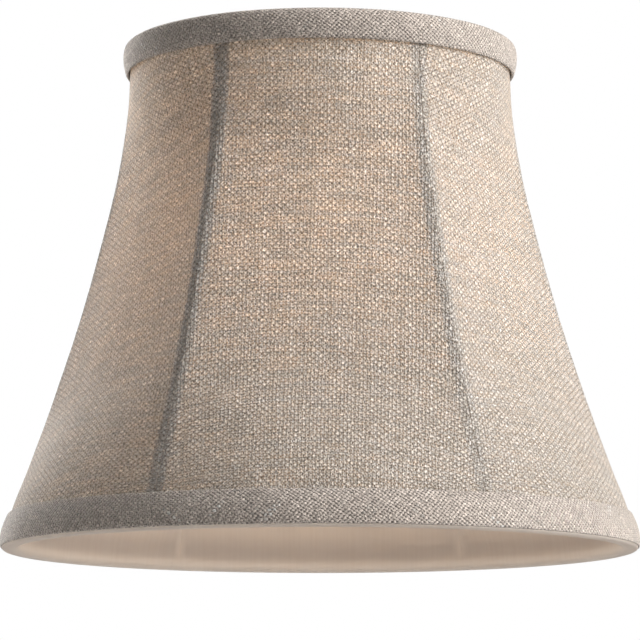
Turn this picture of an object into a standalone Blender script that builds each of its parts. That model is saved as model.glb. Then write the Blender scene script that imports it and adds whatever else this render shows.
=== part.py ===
"""Clip-on bell lamp shade: six linen gores over a wire frame, lined, with a sprung bulb clip.

Frame: metres, +Z up, the shade stands on its rim at z = 0 with its axis on the Z axis.
Ribs stand every 60 degrees from +X. The crossbar of the clip lies along X.
"""

import math

import bmesh
import bpy
from mathutils import Vector

# ---- driving dimensions (metres) ----
HEIGHT = 0.1228

# Outer face of the cover along a rib, as (height, radius), rim first.
RIB_LINE = (
    (0.0012, 0.07510),
    (0.0060, 0.07460),
    (0.0124, 0.07265),
    (0.0220, 0.06925),
    (0.0365, 0.06422),
    (0.0560, 0.05798),
    (0.0755, 0.05272),
    (0.0902, 0.04927),
    (0.1054, 0.04680),
    (0.1157, 0.04610),
    (0.1216, 0.04605),
)

GORES = 6
GORE_HALF = math.pi / GORES
FLATNESS = 0.70
ROUND_BELOW = 0.0085
FLAT_FROM = 0.0450
FLAT_TO = 0.0850
ROUND_ABOVE = 0.1158

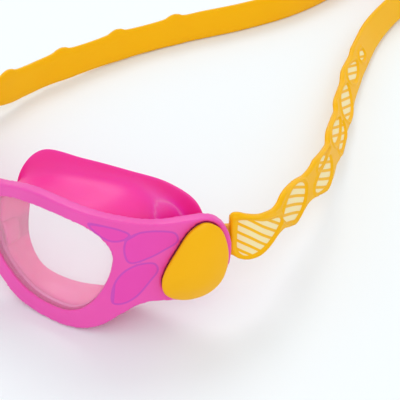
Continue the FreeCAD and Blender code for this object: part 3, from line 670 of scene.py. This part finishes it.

WHAT IS BEING ASKED - Repeat the records above exactly as they appear.

ANSWER TO THIS PROBLEM -
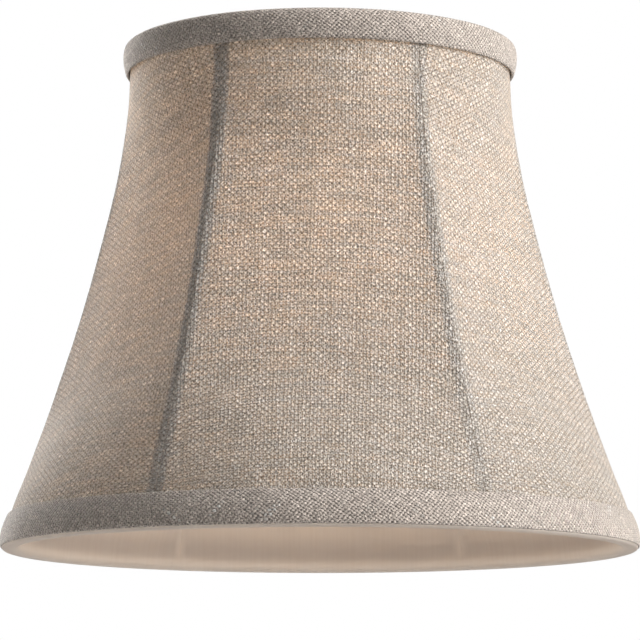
Turn this picture of an object into a standalone Blender script that builds each of its parts. That model is saved as model.glb. Then write the Blender scene script that imports it and adds whatever else this render shows.
=== part.py ===
"""Clip-on bell lamp shade: six linen gores over a wire frame, lined, with a sprung bulb clip.

Frame: metres, +Z up, the shade stands on its rim at z = 0 with its axis on the Z axis.
Ribs stand every 60 degrees from +X. The crossbar of the clip lies along X.
"""

import math

import bmesh
import bpy
from mathutils import Vector

# ---- driving dimensions (metres) ----
HEIGHT = 0.1228

# Outer face of the cover along a rib, as (height, radius), rim first.
RIB_LINE = (
    (0.0012, 0.07510),
    (0.0060, 0.07460),
    (0.0124, 0.07265),
    (0.0220, 0.06925),
    (0.0365, 0.06422),
    (0.0560, 0.05798),
    (0.0755, 0.05272),
    (0.0902, 0.04927),
    (0.1054, 0.04680),
    (0.1157, 0.04610),
    (0.1216, 0.04605),
)

GORES = 6
GORE_HALF = math.pi / GORES
FLATNESS = 0.70
ROUND_BELOW = 0.0085
FLAT_FROM = 0.0450
FLAT_TO = 0.0850
ROUND_ABOVE = 0.1158

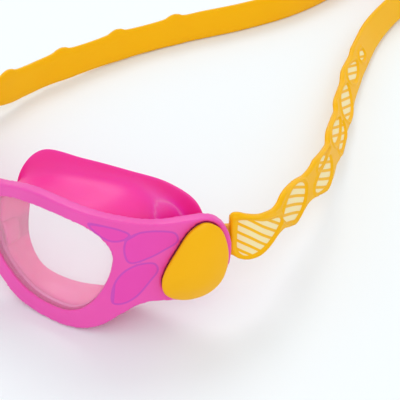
Continue the FreeCAD and Blender code for this object: part 3, from line 670 of scene.py. This part finishes it.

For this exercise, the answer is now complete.